Brief> Return a copy of each line that holds the string "from".

Data segment>
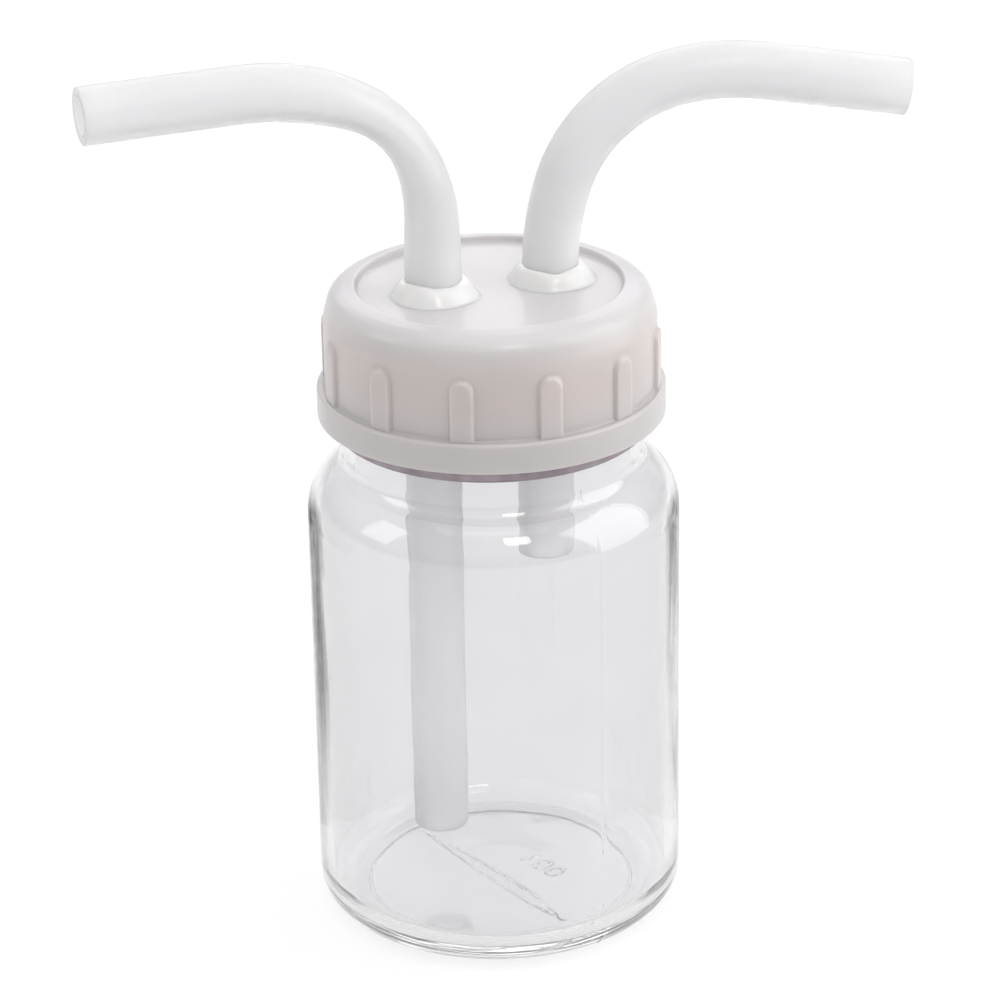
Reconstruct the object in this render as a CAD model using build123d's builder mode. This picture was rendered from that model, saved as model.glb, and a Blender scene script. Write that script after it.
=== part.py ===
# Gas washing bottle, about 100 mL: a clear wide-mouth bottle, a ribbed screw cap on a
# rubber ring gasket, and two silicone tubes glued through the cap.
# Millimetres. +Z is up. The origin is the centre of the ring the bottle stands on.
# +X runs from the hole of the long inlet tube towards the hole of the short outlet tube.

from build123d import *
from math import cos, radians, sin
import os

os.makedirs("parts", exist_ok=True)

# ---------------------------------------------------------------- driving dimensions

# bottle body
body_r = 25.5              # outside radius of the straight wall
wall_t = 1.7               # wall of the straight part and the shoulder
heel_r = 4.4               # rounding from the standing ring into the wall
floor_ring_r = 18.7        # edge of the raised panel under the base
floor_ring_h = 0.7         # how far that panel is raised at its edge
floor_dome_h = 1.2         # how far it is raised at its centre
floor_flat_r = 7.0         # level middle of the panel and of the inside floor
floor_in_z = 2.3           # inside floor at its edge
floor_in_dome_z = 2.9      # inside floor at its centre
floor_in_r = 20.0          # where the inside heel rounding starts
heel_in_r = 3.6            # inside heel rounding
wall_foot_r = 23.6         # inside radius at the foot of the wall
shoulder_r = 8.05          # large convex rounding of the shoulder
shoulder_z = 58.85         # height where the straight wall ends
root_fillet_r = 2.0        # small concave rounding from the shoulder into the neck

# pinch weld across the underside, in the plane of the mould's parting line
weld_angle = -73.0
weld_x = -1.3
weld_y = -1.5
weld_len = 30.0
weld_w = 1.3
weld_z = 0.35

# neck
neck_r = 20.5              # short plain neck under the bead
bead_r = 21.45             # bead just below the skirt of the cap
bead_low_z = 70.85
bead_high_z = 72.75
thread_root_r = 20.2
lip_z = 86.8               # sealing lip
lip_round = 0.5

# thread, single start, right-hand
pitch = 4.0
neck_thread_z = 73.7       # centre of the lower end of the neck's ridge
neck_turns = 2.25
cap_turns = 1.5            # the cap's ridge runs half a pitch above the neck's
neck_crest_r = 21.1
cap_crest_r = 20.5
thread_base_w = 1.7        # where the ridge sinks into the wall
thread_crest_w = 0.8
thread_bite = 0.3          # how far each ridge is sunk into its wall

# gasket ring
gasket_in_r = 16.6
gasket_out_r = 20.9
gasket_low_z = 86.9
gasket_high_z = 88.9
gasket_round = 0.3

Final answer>
Reconstruct the object in this render as a CAD model using build123d's builder mode. This picture was rendered from that model, saved as model.glb, and a Blender scene script. Write that script after it.
# +X runs from the hole of the long inlet tube towards the hole of the short outlet tube.
from build123d import *
from math import cos, radians, sin
heel_r = 4.4               # rounding from the standing ring into the wall
root_fillet_r = 2.0        # small concave rounding from the shoulder into the neck